Dynamic parallelism in OpenCL 2.0

Provisional specifications of OpenCL 2.0 were released few months ago. One of the very interesting features is support for dynamic parallelism. In CUDA world it already exist for about a year but still only on the most expensive devices with compute capability 3.5 (Titan, GTX780; booth with chip GK110). On AMD side it a little bit different story. They didn't talk anything about dynamic parallelization but on the other side they introduced GCN 2.0 which might have support for it. In addition they introduced Mantle - a new GPU API which promises up to 9 times more draw calls than comparable API's (OpenGL, DirectX). This might smell that draw calls might be called from the GPU itself.

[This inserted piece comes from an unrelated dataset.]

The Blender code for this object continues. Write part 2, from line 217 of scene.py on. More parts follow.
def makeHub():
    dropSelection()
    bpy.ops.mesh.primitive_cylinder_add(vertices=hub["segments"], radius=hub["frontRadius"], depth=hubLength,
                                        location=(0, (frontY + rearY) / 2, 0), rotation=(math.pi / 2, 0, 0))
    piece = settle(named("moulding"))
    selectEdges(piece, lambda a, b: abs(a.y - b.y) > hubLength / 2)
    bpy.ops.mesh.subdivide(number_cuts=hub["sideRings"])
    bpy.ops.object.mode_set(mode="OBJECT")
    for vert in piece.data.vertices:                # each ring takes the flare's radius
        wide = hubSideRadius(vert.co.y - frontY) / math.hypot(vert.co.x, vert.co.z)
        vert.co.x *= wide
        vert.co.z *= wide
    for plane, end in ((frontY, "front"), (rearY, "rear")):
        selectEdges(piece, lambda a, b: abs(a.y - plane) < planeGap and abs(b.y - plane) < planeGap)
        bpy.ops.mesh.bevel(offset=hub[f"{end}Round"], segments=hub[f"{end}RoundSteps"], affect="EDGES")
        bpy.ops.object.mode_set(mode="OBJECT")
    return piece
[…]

How will be dynamic parallelization used? Very simple. Kernels will enque kernels to a device queue:
int enqueue_kernel (
 queue_t queue,
 kernel_enqueue_flags_t flags,
 const ndrange_t ndrange,
 my_block_A);
First argument requires the queue; you can use the one from the host.

Take care as this function is asynchronous. The parent kernel will not wait for its child kernels but it will be vice versa. Second argument of enqueue_kernel will define if child kernels will start running while the parent kernel is still running (CLK_ENQUEUE_FLAGS_NO_WAIT), wait for the parent kernel to finish (CLK_ENQUEUE_FLAGS_WAIT_KERNEL), or wait only for a work-group of parent kernel to finish (CLK_ENQUEUE_FLAGS_WAIT_WORK_GROUP).

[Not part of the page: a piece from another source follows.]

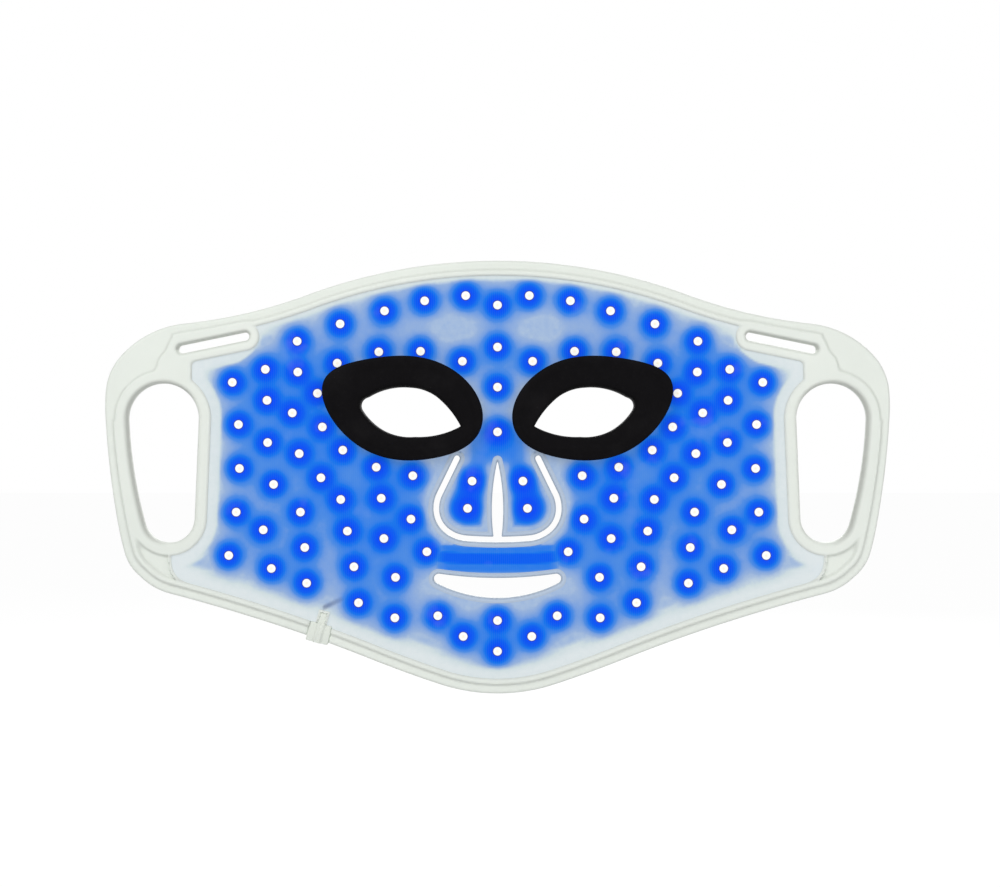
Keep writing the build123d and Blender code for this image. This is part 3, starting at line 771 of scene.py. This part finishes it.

Third argument defines amount of threads to run. For example ndrange_1D(global_work_size, local_work_size) can be used.

And the last block defines the actual function to run as a kernel. It is defined by using the Block syntax:
void (^my_block_A)(void) =
 ^{ size_t id = get_global_id(0);
 b[id] += a[id];
};
Usage of enqueue_kernel seems quite easy, but there are some possible problems. How much kernels can we run in a such way? We can run out of memory. If it happens, enqueue_kernel returns CL_ENQUEUE_FAILURE (in debug mode CLK_DEVICE_QUEUE_FULL). So it seems that OpenCL code requires a lot of error handling which is not optimal for SIMD machinery.

10 comments:

  1. I suspect that this will only work on GPUs that are compatible with dynamic parallelism at the hardware level. Is this correct? If so, do you know which AMD GPUs will support this, if any?